One step of a journey taken consistently will guarantee arrival at a destination.
Set your Speed.
The enjoyment of the journey is in the progress not the perfection.
Set your Rhythm.
The ebb and flow of the journey is the tide that lifts and moves.
Set your Balance.
The constellation mapping of the journey is light and dark.
Mapping Meaningful Connections
The DSRB {Destination, Speed, Rhythm, Balance} is adapted from learning to ride Dressage - Doing Something Really Beautiful.
The journey of recovery is like a mapping route of a beautiful constellation of stars. The intertwining of lives which otherwise would never have met. The sharing of stories to add brightness and light illuminating the lives of the listeners as well as the storytellers. An encircling of this vast universe with the oneness of God by aligning ourselves with gratitude, His grace, and His great love.
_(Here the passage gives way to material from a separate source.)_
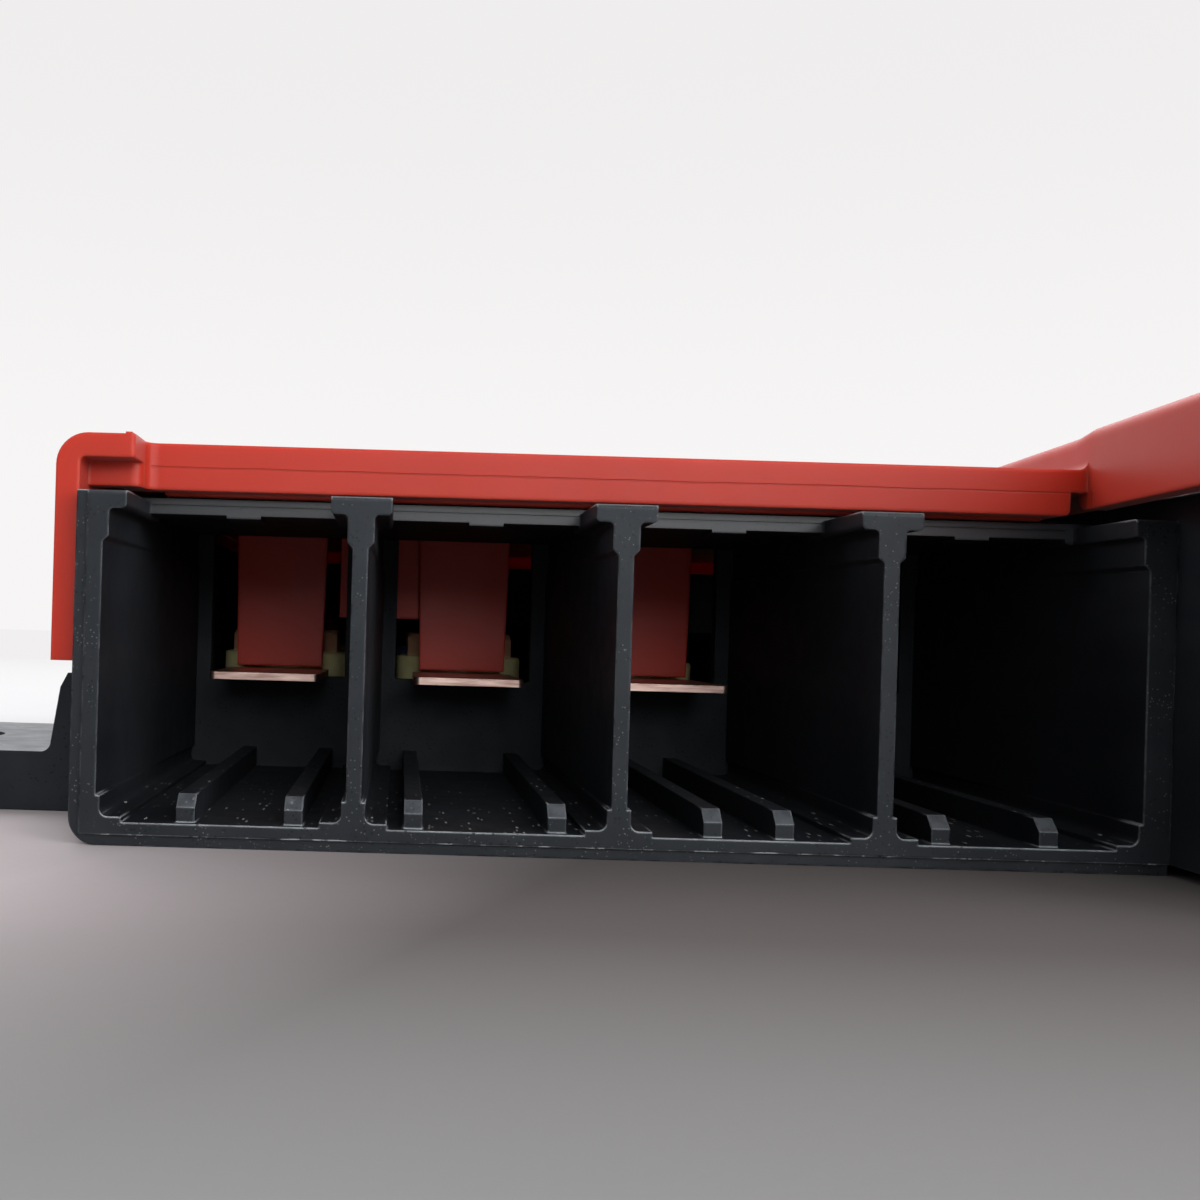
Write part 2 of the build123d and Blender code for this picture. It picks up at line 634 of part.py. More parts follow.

This is what long-term recovery looks like for me.
THE PRESENT
Dear Me,
How are you doing today?
"No complaints whatsoever."
God bless those who are sober and may God bless those who are destined to become sober.
G.S.
Ginger, you are a beautiful writer and person.
I feel so incredibly honored to read your story. Thank you for sharing it. I am astounded to hear about your babyhood forward. It's miraculous you were able to find the shining gifts God placed within you during your life, like your passion for horses and music. I am so glad you surrendered and He found you and you are here telling your story with so much clarity and wisdom.
God Bless you and keep you on this journey. You are far more than your story.
Love, deb. ox.
P.S. I thought of this song when I was reading this. It's so beautiful. You're so valuable Ginger. https://www.youtube.com/watch?v=z96LOgybWWg
"...surrender of my will, a turning of my will over to the care of God, and seeking His Will for my life on a daily basis." Found by Love - our series of stories about people who've come to the end of themselves, only to find the love of Jesus Christ who radically transforms their life.
Thanks for your willingness to share your story, and congratulations on five wonderful years!